Travolto in scooter, muore a 18 anni. L'investitore: "Quella maledetta sosta al bar"

Resta in cella l'infermiere che ha travolto e ucciso il giovane

Il luogo dell'incidente

Il luogo dell'incidente

Sondrio, 23 ottobre 2018 - «Mi sono fermato in un bar dopo aver finito il turno in ospedale, non so perché l’ho fatto, non è una mia abitudine, non lo faccio mai. Lì ho bevuto un cocktail con dentro un superalcolico, e anche un po’ di vino. Stavo sorpassando, è vero, ma non avevo proprio visto quel motorino, altrimenti non lo avrei mai fatto». È un fiume in piena Mirza Trokic, l'infermiere trentottenne di origini serbe residente da anni a Sondrio, dove vive con moglie e due figlie. Ieri mattina è stato interrogato dal giudice per le indagini preliminari del Tribunale di Sondrio, Carlo Camnasio, dopo l’arresto con l’accusa di omicidio stradale aggravato dallo stato di ebbrezza. Venerdì sera Trokic, alla guida della sua auto, una Volkswagen Passat, ha travolto il motorino condotto da Daniele Bertolini, diciottenne di Buglio in Monte, morto sul colpo per le terribili lesioni riportate nello scontro.

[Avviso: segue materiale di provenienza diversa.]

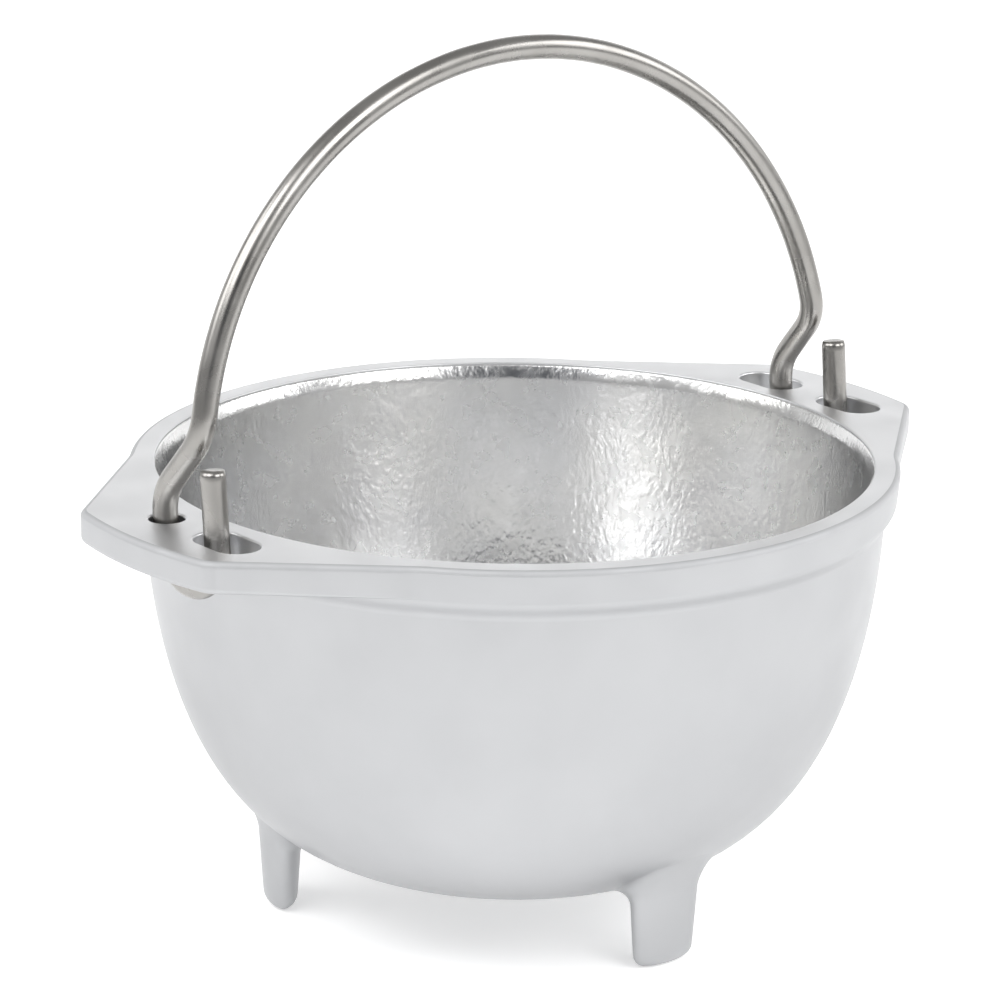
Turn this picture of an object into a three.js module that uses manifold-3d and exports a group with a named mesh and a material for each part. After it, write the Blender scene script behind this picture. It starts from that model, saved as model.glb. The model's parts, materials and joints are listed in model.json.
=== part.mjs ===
// Small three-legged cast aluminium pot with a wire bail.
// Frame: millimetres, +Z up, origin on the floor under the middle of the bowl.
// +X runs through the middle of both lugs, and the bail's hinge line runs along it.
import * as THREE from "three";
import { mergeVertices } from "three/addons/utils/BufferGeometryUtils.js";
import Module from "manifold-3d";

const wasm = await Module();
wasm.setup();

// Casting: heights
const RIM_HEIGHT = 72.5;
const BOWL_DEPTH = 64.8;
const CAVITY_DEPTH = 62;
const BAND_DEPTH = 5.5;
const BAND_STEP = 1.4;
const LUG_THICKNESS = 4.9;
const LIP_DEPTH = 2.3;

// Casting: radii about the bowl's axis
const RIM_RADIUS = 60;
const BAND_FOOT_RADIUS = 59.5;
const BOWL_RADIUS = 57.9;
const LIP_RADIUS = 55.7;
const CAVITY_RADIUS = 55;

// The bowl's outline follows r = R * (1 - (depth / D) ^ SIDE) ^ (1 / FLOOR)
const BOWL_SIDE_POWER = 2.16;
const BOWL_FLOOR_POWER = 3.755;
const BOWL_STEPS = 11;
const ROUND_SEGMENTS = 60;

// How far a cutter runs past the surface it cuts
const CUT_PAST = 2;

// Lugs, seen from above: a flank line at a set distance from the bowl's axis, a rounded corner,
// an outer end that is an arc about the axis, and a fillet back into the rim
const LUG_REACH = 72.2;
const LUG_CORNER_RADIUS = 5;
const LUG_FLANK_NORMAL = THREE.MathUtils.degToRad(48);
const LUG_FLANK_DISTANCE = 59.1;
const LUG_ROOT_RADIUS = 24;

// Lug openings: each is a slot across the lug, from the inner end to the outer end along Y
const OPENING_X = 62.2;
const OPENING_WIDTH = 7;
const LUG_CURVE_SEGMENTS = 6;
const FRONT_OPENING = { inner: -4.1, outer: -16 };
const REAR_OPENING = { inner: 2.4, outer: 14.4 };
const SNUG_OPENING = { inner: 2.4, outer: 7.9 };
const SNUG_WIDTH = 5.4;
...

Davanti al gip Trokic ha deciso di parlare, di raccontare tutto di quella serata maledetta, senza sottrarsi, senza avvalersi della facoltà di non rispondere. Al giudice ha descritto quella sosta in un bar lungo il tragitto che da Gravedona – dove lavora come infermiere all’ospedale Moriggia Pelascini - lo doveva portare a casa a Sondrio, invece lo ha portato in una cella del carcere cittadino. Ha detto tutto, a partire da cosa ha bevuto in quel locale dove si è fermato, «anche se non è certo una mia abitudine farlo» ha precisato. Ha raccontato di quella manovra di sorpasso, in un tratto dove superare non è consentito, in un tratto della statale 38 a Castione Andevenno particolarmente pericoloso, prossimo a una rotonda. <

Ha raccontato la sua disperazione per quello che è accaduto, ma ovviamente questo non è bastato. Il giudice, infatti, ha confermato la misura della custodia cautelare in carcere, proprio come aveva chiesto il pubblico ministero, Stefano Latorre, e senza accogliere la richiesta, invece, dell’avvocato difensore, Francesco Romualdi, che chiedeva che il suo assistito potesse tornare a casa, agli arresti domiciliari. Resta in cella, fondamentalmente per due motivi: troppo grave l’episodio avvenuto poco dopo le 23.30 di venerdì sera, e il fatto che il trentottenne fosse anche recidivo. Innanzitutto, il padre di famiglia di origini serbe aveva un tasso di alcol nel sangue superiore a 1,5 grammi per litro, anche nelle analisi del sangue effettuate in ospedale qualche ora dopo l’incidente, circostanza che inquadra il reato nella fattispecie più grave. C’è, poi, come detto, la recidiva: l’infermiere, infatti, sette anni fa fu sorpreso alla guida sotto l’effetto di sostanze stupefacenti e gli fu ritirata all’epoca la patente di guida, anche se non si sa come sia evoluto l’iter processuale relativo a questa passata denuncia. C’è da immaginare, comunque, che nei prossimi giorni l’avvocato Francesco Romualdi reiteri la  richiesta di una misura cautelare meno restrittiva per il suo assistito che, al momento, resta rinchiuso nel carcere di via Caimi.